Millais created the most beloved and recognized painting of the Pre-Raphaelite movement. Inspired by one of Shakespeare’s scenes, the tragic heroine Ophelia comes to life as never seen before. Ophelia’s floats like an angel in the water while being surrounded by the most stunning, botanically accurate and detailed riverside imaginable. Although Millais painted extensively from life, analyzing each detail with astounding accuracy, Yigal produces a similar subject and contemporary effect with photography and painting in the studio.
Some artists in the 19th century elevated the female figure as a spirit emanating an inner vision, often while finding compassionate refuge in nature as a direct connection to the divine. For example, Jules Bastien-Lepage painted Joan of Arc, one of the most recognized heroines in France. She was persecuted then declared as a martyr by the Catholic Church and yet in this painting features a moment of hope. The young girl is surrounded by the vast landscape and simple structures. The viewer is completely convinced that the figure of Joan of Arc is completely real, her eyes shimmering as she hears the voice of God and saints guiding her resolve.

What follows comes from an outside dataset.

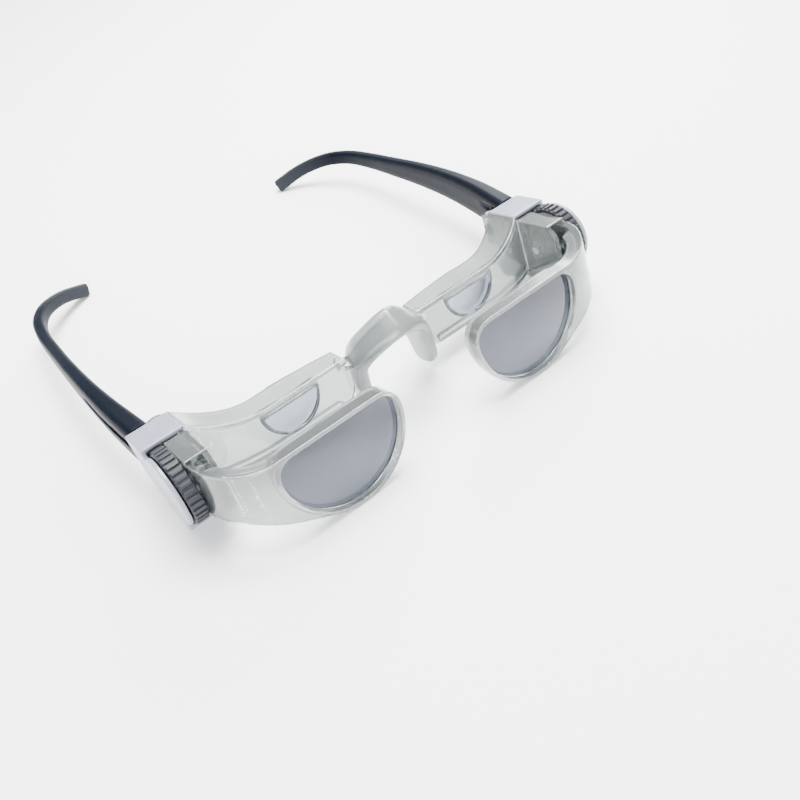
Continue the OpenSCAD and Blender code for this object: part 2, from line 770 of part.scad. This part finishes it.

The Lady of Shalott, painted several times by John Waterhouse is based on the romantic poem by Tennyson. It is an exquisite prime example of the romantic symbolists, tragedy of love and the curse of an isolated life. This stunning composition places the tragic heroine finally descending from the tower of her imprisonment into a boat floating in the freedom of nature, just moments before her tragic death. Yigal’s paintings express a highly sensitive and compassionate recognition of a similar illumination of the spirit, when a woman is reunited with nature.
Yigal Ozeri’s masterful and revolutionary paintings pay homage to the great artists before him. He enchants the viewer into a sublime opera scene—truth and beauty, tragedy and hope, authenticity and observation, poetry and narrative. Yigal Ozeri is the Shakespeare of 21st century contemporary art. He forges a luminous visual symphony of the human spirit and historical, poetic language.